On the same note, I agree with a thread which Chad Loder started ⬇️: “[m]aking a candidate give a salary number [to a potential future manager] creates unneeded informational advantage. It adds anxiety into an already anxiety-ridden process.” The key here is that this piece of information may create bias in the way the candidates are evaluated and may disadvantage minorities.
💚 Ask the salary expectations during the phone screen
My advice is quite simple: during the first phone call, (preferably led by a recruiter) always ask for the candidates’ current salary and then for their expectations. Why? It will avoid both the candidates and the managers to waste time. Especially if, as a recruiter / hiring manager, you can’t match or surpass a candidate’s salary.
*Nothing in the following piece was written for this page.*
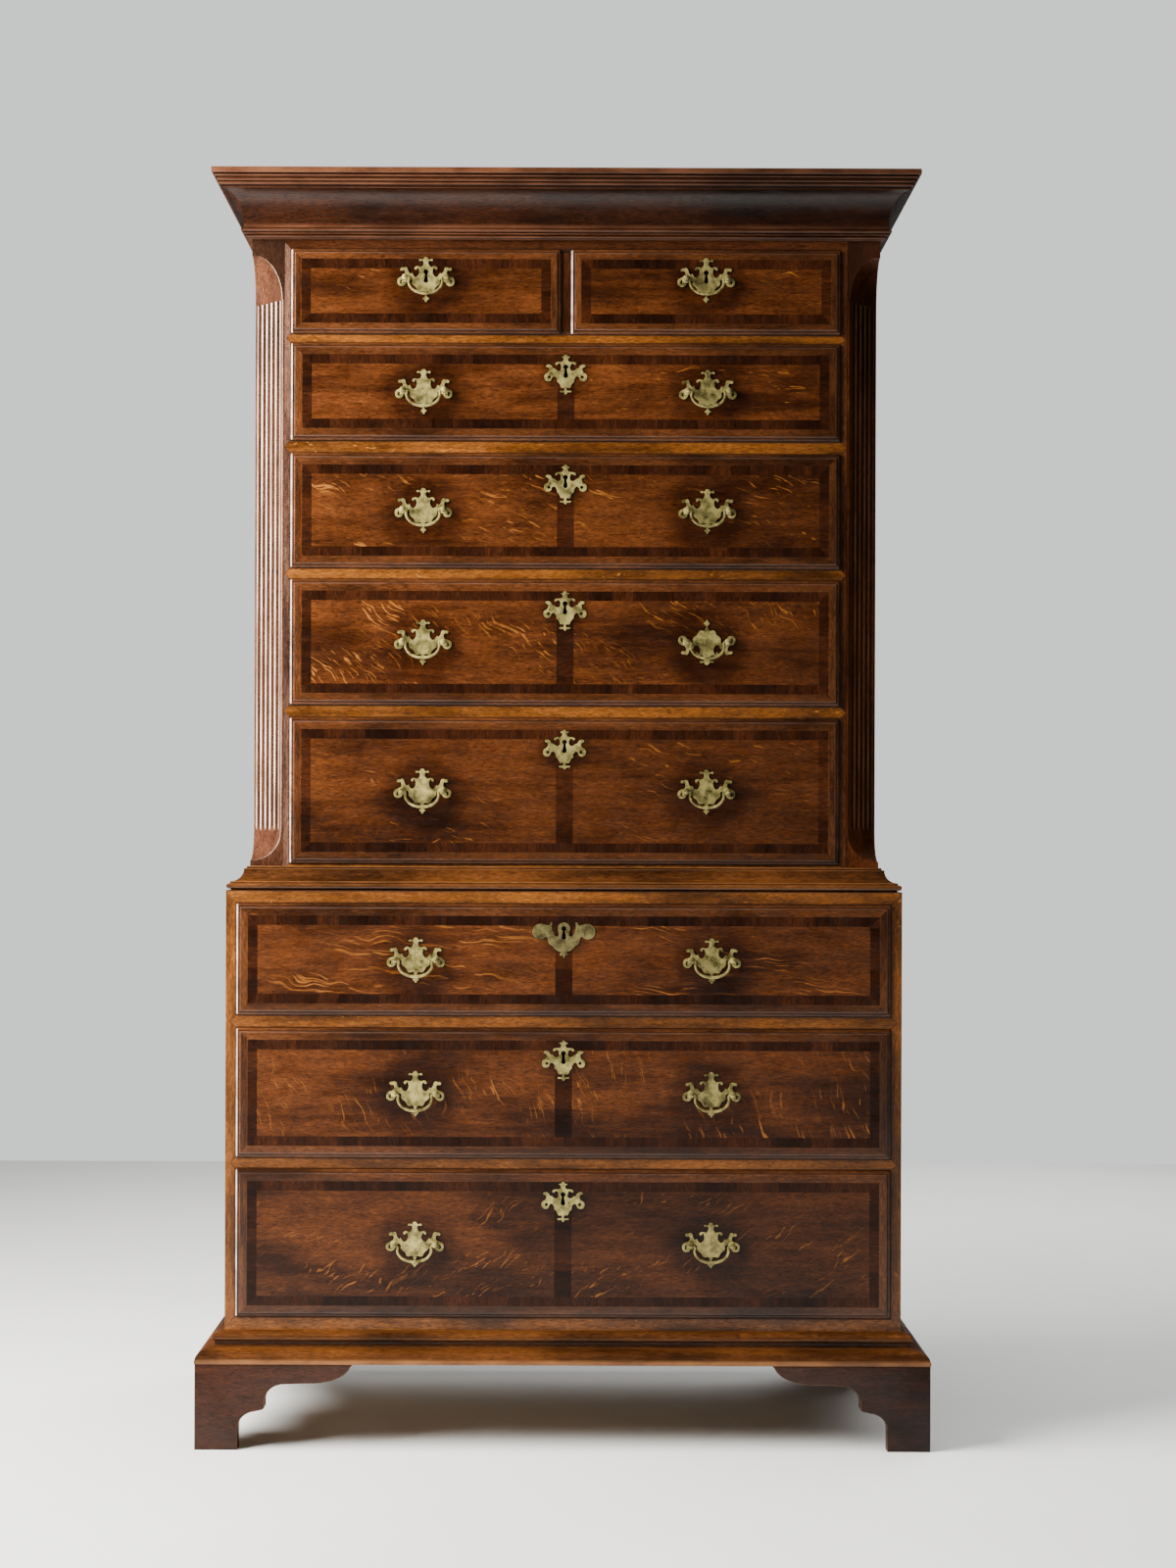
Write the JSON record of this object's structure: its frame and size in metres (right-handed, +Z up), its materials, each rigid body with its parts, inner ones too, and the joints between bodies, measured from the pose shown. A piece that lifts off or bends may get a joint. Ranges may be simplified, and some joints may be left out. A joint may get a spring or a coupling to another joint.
{
  "type": "chest on chest",
  "caption": "Tall oak chest on chest: crossbanded lipped drawers in two stacked cases, canted fluted upper corners, cornice, bracket feet and swinging brass bail handles",
  "frame": {"origin": "middle of the floor area, on the floor", "axes": "+Z up, the drawers open towards -Y, +X to the right as seen from the front"},
  "size_m": [1.062, 0.549, 1.8525],
  "materials": {
    "red_oak": "polished quarter-sawn oak with dark mahogany crossbanding",
    "golden_oak": "polished golden oak on rails, mouldings and feet",
    "case_oak": "polished oak sides, plain boards inside and at the back",
    "brass": "aged cast brass with worn bright edges",
    "iron": "dark filed iron"
  },
  "bodies": {
    "lower_chest": {"lower_case": "case_oak", "lower_face_frame": "golden_oak", "base_moulding": "golden_oak", "foot_front_left": "golden_oak", "foot_front_right": "golden_oak", "foot_back_left": "golden_oak", "foot_back_right": "golden_oak"},
    "upper_chest": {"upper_case": "case_oak", "upper_face_frame": "golden_oak", "cornice": "golden_oak"},
    "drawer_lower_bottom": {"drawer_lower_bottom": "red_oak", "handle_plate_lower_bottom_left": "brass", "handle_plate_lower_bottom_right": "brass"},
    "lock_bolt_lower_bottom": {"lock_bolt_lower_bottom": "iron"},
    "bail_lower_bottom_left": {"bail_lower_bottom_left": "brass"},
    "bail_lower_bottom_right": {"bail_lower_bottom_right": "brass"},
    "drawer_lower_middle": {"drawer_lower_middle": "red_oak", "handle_plate_lower_middle_left": "brass", "handle_plate_lower_middle_right": "brass"},
    "lock_bolt_lower_middle": {"lock_bolt_lower_middle": "iron"},
    "bail_lower_middle_left": {"bail_lower_middle_left": "brass"},
    "bail_lower_middle_right": {"bail_lower_middle_right": "brass"},
    "drawer_lower_top": {"drawer_lower_top": "red_oak", "handle_plate_lower_top_left": "brass", "handle_plate_lower_top_right": "brass"},
    "lock_bolt_lower_top": {"lock_bolt_lower_top": "iron"},
    "bail_lower_top_left": {"bail_lower_top_left": "brass"},
    "bail_lower_top_right": {"bail_lower_top_right": "brass"},
    "drawer_upper_bottom": {"drawer_upper_bottom": "red_oak", "handle_plate_upper_bottom_left": "brass", "handle_plate_upper_bottom_right": "brass"},
    "lock_bolt_upper_bottom": {"lock_bolt_upper_bottom": "iron"},
    "bail_upper_bottom_left": {"bail_upper_bottom_left": "brass"},
    "bail_upper_bottom_right": {"bail_upper_bottom_right": "brass"},
    "drawer_upper_third": {"drawer_upper_third": "red_oak", "handle_plate_upper_third_left": "brass", "handle_plate_upper_third_right": "brass"},
    "lock_bolt_upper_third": {"lock_bolt_upper_third": "iron"},
    "bail_upper_third_left": {"bail_upper_third_left": "brass"},
    "bail_upper_third_right": {"bail_upper_third_right": "brass"},
    "drawer_upper_second": {"drawer_upper_second": "red_oak", "handle_plate_upper_second_left": "brass", "handle_plate_upper_second_right": "brass"},
    "lock_bolt_upper_second": {"lock_bolt_upper_second": "iron"},
    "bail_upper_second_left": {"bail_upper_second_left": "brass"},
    "bail_upper_second_right": {"bail_upper_second_right": "brass"},
    "drawer_upper_first": {"drawer_upper_first": "red_oak", "handle_plate_upper_first_left": "brass", "handle_plate_upper_first_right": "brass"},
    "lock_bolt_upper_first": {"lock_bolt_upper_first": "iron"},
    "bail_upper_first_left": {"bail_upper_first_left": "brass"},
    "bail_upper_first_right": {"bail_upper_first_right": "brass"},
    "drawer_short_left": {"drawer_short_left": "red_oak", "handle_plate_short_left": "brass"},
    "lock_bolt_short_left": {"lock_bolt_short_left": "iron"},
    "bail_short_left": {"bail_short_left": "brass"},
    "drawer_short_right": {"drawer_short_right": "red_oak", "handle_plate_short_right": "brass"},
    "lock_bolt_short_right": {"lock_bolt_short_right": "iron"},
    "bail_short_right": {"bail_short_right": "brass"}
  },
  "joints": [
    {"name": "drawer_lower_bottom_slide", "type": "slide", "parent": "lower_chest", "child": "drawer_lower_bottom", "axis": [0, -1, 0], "range_m": [0, 0.36]},
    {"name": "drawer_lower_middle_slide", "type": "slide", "parent": "lower_chest", "child": "drawer_lower_middle", "axis": [0, -1, 0], "range_m": [0, 0.36]},
    {"name": "drawer_lower_top_slide", "type": "slide", "parent": "lower_chest", "child": "drawer_lower_top", "axis": [0, -1, 0], "range_m": [0, 0.36]},
    {"name": "drawer_upper_bottom_slide", "type": "slide", "parent": "upper_chest", "child": "drawer_upper_bottom", "axis": [0, -1, 0], "range_m": [0, 0.33]},
    {"name": "drawer_upper_third_slide", "type": "slide", "parent": "upper_chest", "child": "drawer_upper_third", "axis": [0, -1, 0], "range_m": [0, 0.33]},
    {"name": "drawer_upper_second_slide", "type": "slide", "parent": "upper_chest", "child": "drawer_upper_second", "axis": [0, -1, 0], "range_m": [0, 0.33]},
    {"name": "drawer_upper_first_slide", "type": "slide", "parent": "upper_chest", "child": "drawer_upper_first", "axis": [0, -1, 0], "range_m": [0, 0.33]},
    {"name": "drawer_short_left_slide", "type": "slide", "parent": "upper_chest", "child": "drawer_short_left", "axis": [0, -1, 0], "range_m": [0, 0.33]},
    {"name": "drawer_short_right_slide", "type": "slide", "parent": "upper_chest", "child": "drawer_short_right", "axis": [0, -1, 0], "range_m": [0, 0.33]},
    {"name": "upper_chest_lift", "type": "slide", "parent": "lower_chest", "child": "upper_chest", "axis": [0, 0, 1], "range_m": [0, 0.06]},
    {"name": "bail_lower_bottom_left_swing", "type": "hinge", "parent": "drawer_lower_bottom", "child": "bail_lower_bottom_left", "pos_m": [-0.215, -0.2568, 0.2925], "axis": [-1, 0, 0], "range_deg": [-25, 205]},
    {"name": "bail_lower_bottom_right_swing", "type": "hinge", "parent": "drawer_lower_bottom", "child": "bail_lower_bottom_right", "pos_m": [0.215, -0.2568, 0.2925], "axis": [-1, 0, 0], "range_deg": [-25, 205]},
    {"name": "bail_lower_middle_left_swing", "type": "hinge", "parent": "drawer_lower_middle", "child": "bail_lower_middle_left", "pos_m": [-0.215, -0.2568, 0.511], "axis": [-1, 0, 0], "range_deg": [-25, 205]},
    {"name": "bail_lower_middle_right_swing", "type": "hinge", "parent": "drawer_lower_middle", "child": "bail_lower_middle_right", "pos_m": [0.215, -0.2568, 0.511], "axis": [-1, 0, 0], "range_deg": [-25, 205]},
    {"name": "bail_lower_top_left_swing", "type": "hinge", "parent": "drawer_lower_top", "child": "bail_lower_top_left", "pos_m": [-0.215, -0.2568, 0.705], "axis": [-1, 0, 0], "range_deg": [-25, 205]},
    {"name": "bail_lower_top_right_swing", "type": "hinge", "parent": "drawer_lower_top", "child": "bail_lower_top_right", "pos_m": [0.215, -0.2568, 0.705], "axis": [-1, 0, 0], "range_deg": [-25, 205]},
    {"name": "bail_upper_bottom_left_swing", "type": "hinge", "parent": "drawer_upper_bottom", "child": "bail_upper_bottom_left", "pos_m": [-0.208, -0.2258, 0.951], "axis": [-1, 0, 0], "range_deg": [-25, 205]},
    {"name": "bail_upper_bottom_right_swing", "type": "hinge", "parent": "drawer_upper_bottom", "child": "bail_upper_bottom_right", "pos_m": [0.208, -0.2258, 0.951], "axis": [-1, 0, 0], "range_deg": [-25, 205]},
    {"name": "bail_upper_third_left_swing", "type": "hinge", "parent": "drawer_upper_third", "child": "bail_upper_third_left", "pos_m": [-0.208, -0.2258, 1.169], "axis": [-1, 0, 0], "range_deg": [-25, 205]},
    {"name": "bail_upper_third_right_swing", "type": "hinge", "parent": "drawer_upper_third", "child": "bail_upper_third_right", "pos_m": [0.208, -0.2258, 1.169], "axis": [-1, 0, 0], "range_deg": [-25, 205]},
    {"name": "bail_upper_second_left_swing", "type": "hinge", "parent": "drawer_upper_second", "child": "bail_upper_second_left", "pos_m": [-0.208, -0.2258, 1.362], "axis": [-1, 0, 0], "range_deg": [-25, 205]},
    {"name": "bail_upper_second_right_swing", "type": "hinge", "parent": "drawer_upper_second", "child": "bail_upper_second_right", "pos_m": [0.208, -0.2258, 1.362], "axis": [-1, 0, 0], "range_deg": [-25, 205]},
    {"name": "bail_upper_first_left_swing", "type": "hinge", "parent": "drawer_upper_first", "child": "bail_upper_first_left", "pos_m": [-0.208, -0.2258, 1.53625], "axis": [-1, 0, 0], "range_deg": [-25, 205]},
    {"name": "bail_upper_first_right_swing", "type": "hinge", "parent": "drawer_upper_first", "child": "bail_upper_first_right", "pos_m": [0.208, -0.2258, 1.53625], "axis": [-1, 0, 0], "range_deg": [-25, 205]},
    {"name": "bail_short_left_swing", "type": "hinge", "parent": "drawer_short_left", "child": "bail_short_left", "pos_m": [-0.20525, -0.2258, 1.7005], "axis": [-1, 0, 0], "range_deg": [-25, 205]},
    {"name": "bail_short_right_swing", "type": "hinge", "parent": "drawer_short_right", "child": "bail_short_right", "pos_m": [0.20525, -0.2258, 1.7005], "axis": [-1, 0, 0], "range_deg": [-25, 205]},
    {"name": "lock_bolt_lower_bottom_throw", "type": "slide", "parent": "drawer_lower_bottom", "child": "lock_bolt_lower_bottom", "axis": [0, 0, 1], "range_m": [0, 0.007]},
    {"name": "lock_bolt_lower_middle_throw", "type": "slide", "parent": "drawer_lower_middle", "child": "lock_bolt_lower_middle", "axis": [0, 0, 1], "range_m": [0, 0.007]},
    {"name": "lock_bolt_lower_top_throw", "type": "slide", "parent": "drawer_lower_top", "child": "lock_bolt_lower_top", "axis": [0, 0, 1], "range_m": [0, 0.007]},
    {"name": "lock_bolt_upper_bottom_throw", "type": "slide", "parent": "drawer_upper_bottom", "child": "lock_bolt_upper_bottom", "axis": [0, 0, 1], "range_m": [0, 0.007]},
    {"name": "lock_bolt_upper_third_throw", "type": "slide", "parent": "drawer_upper_third", "child": "lock_bolt_upper_third", "axis": [0, 0, 1], "range_m": [0, 0.007]},
    {"name": "lock_bolt_upper_second_throw", "type": "slide", "parent": "drawer_upper_second", "child": "lock_bolt_upper_second", "axis": [0, 0, 1], "range_m": [0, 0.007]},
    {"name": "lock_bolt_upper_first_throw", "type": "slide", "parent": "drawer_upper_first", "child": "lock_bolt_upper_first", "axis": [0, 0, 1], "range_m": [0, 0.007]},
    {"name": "lock_bolt_short_left_throw", "type": "slide", "parent": "drawer_short_left", "child": "lock_bolt_short_left", "axis": [0, 0, 1], "range_m": [0, 0.007]},
    {"name": "lock_bolt_short_right_throw", "type": "slide", "parent": "drawer_short_right", "child": "lock_bolt_short_right", "axis": [0, 0, 1], "range_m": [0, 0.007]}
  ]
}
If the position you’re recruiting for has a specific range, you can also give it to the candidates and let them decide if it matches their expectations. The key is to avoid surprises and making people waste their time.
On the contrary, if you ask the salary information from the beginning, it can be a data point to track all along the hiring process. Will candidates change their mind or be consistent? As a recruiter, it’s a piece of information I methodically check.
However, you should absolutely keep this information to yourself until after the candidates have been evaluated by a fair interview process (you have a structured interview process, right ?) so as not to bias the evaluators.
Overall, I had been extremely pleased to be a candidate again. I am convinced it will make me be a(n even) better recruiter. Never forgetting about the basics is key to create a convincing candidate experience.